The present invention addresses the problems discussed above and provides an alternative structure to maximizing the optical fill factor and performing color filtering, that enables new possibilities for imaging systems. The new structure provides solutions, and the methods for their fabrication, to the problem of coupling light between the area corresponding to a pixel at the focal plane, located above the metallization stack, and the photo-diode region of the corresponding pixel, as well as to the problem of loss of light by the reflections at the interfaces between different materials in the metallization stack.
The structure according to the invention can be used in conjunction with, or substitute microlenses, depending on certain aspects of the implementation. In addition, the present invention may also be used in conjunction with, or it may substitute, conventional color filter arrays (CFAs), depending on certain aspects of the implementation. It is also possible to have an implementation in which both, the conventional microlens array and the conventional color filter array, can be substituted by the present invention.
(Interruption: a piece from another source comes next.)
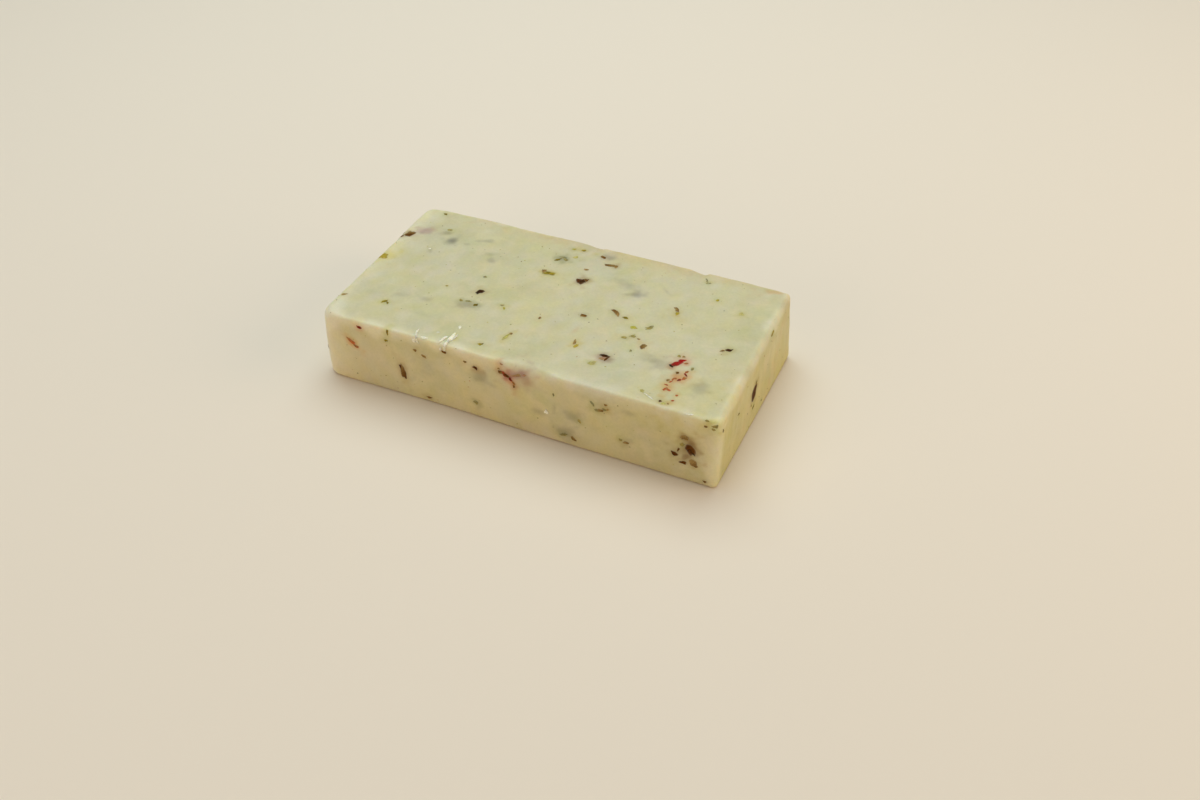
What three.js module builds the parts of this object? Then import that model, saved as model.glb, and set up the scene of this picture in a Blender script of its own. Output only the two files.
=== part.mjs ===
// A block of pepper jack: a pressed, cut bar of pale cheese, already shortened from its right-hand end.
// Millimetres, +Z up. The origin is the middle of the underside, +X runs to the freshly cut end and +Y to the
// back.
//
// The whole block is one closed skin. A box is ruled with grid lines that crowd towards its edges, and every
// grid point is carried onto the real form in three steps: round the upright corners in plan, round the upper
// and lower rims in profile, then skew, hollow and wear the result.
import * as THREE from "three";
import { mergeVertices } from "three/addons/utils/BufferGeometryUtils.js";

// Driving dimensions, in millimetres
const LENGTH = 127.2;
const DEPTH = 66.2;
const HEIGHT = 23.5;
const HALF = { x: LENGTH / 2, y: DEPTH / 2 };

// Radius of each upright corner, seen from above: the old end is worn round, the cut end is crisp
const CORNER = { frontLeft: 4.8, backLeft: 3.7, frontRight: 1.5, backRight: 1.4 };

// Radius of the rims where the sides meet the top. It swells over both ends and where the front is rubbed.
const TOP_RIM = 1.1;
const TOP_RIM_OLD_END = { radius: 2.6, reach: 9 };
const TOP_RIM_CUT_END = { radius: 1.9, reach: 4.5 };
const TOP_RIM_RUBBED = { radius: 3.7, reach: 12, at: 6.2 };

// Radius of the rims where the sides meet the underside. It swells at the old end and at the back of the cut.
const BOTTOM_RIM = 0.9;
const BOTTOM_RIM_OLD_END = { radius: 1.2, reach: 9 };
const BOTTOM_RIM_CUT_CORNER = { radius: 1.7, reach: 12 };

// No rim is wider than this, and well away from the corners there is room for one that wide
const WIDEST_RIM = { radius: 4, reach: 8 };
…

In a scenario in which the new structure replaces conventional microlenses and color filters, after their fabrication, further processing becomes possible, including the formation of a region of high index of refraction, along with anti-reflection structures, at the focal plane produced by the system lens. Consequently, the image circle produced by the system lens has its lateral dimensions reduced, with respect to air, by a numerical factor given by the ratio of the indices of refraction of said region with high index of refraction over that of air. In this case, the lateral dimensions of the pixels in the imaging matrix, and the dimensions of the matrix itself, can also be scaled by the same numerical factor. It should be noted that this will not change the amount of light received by each pixel.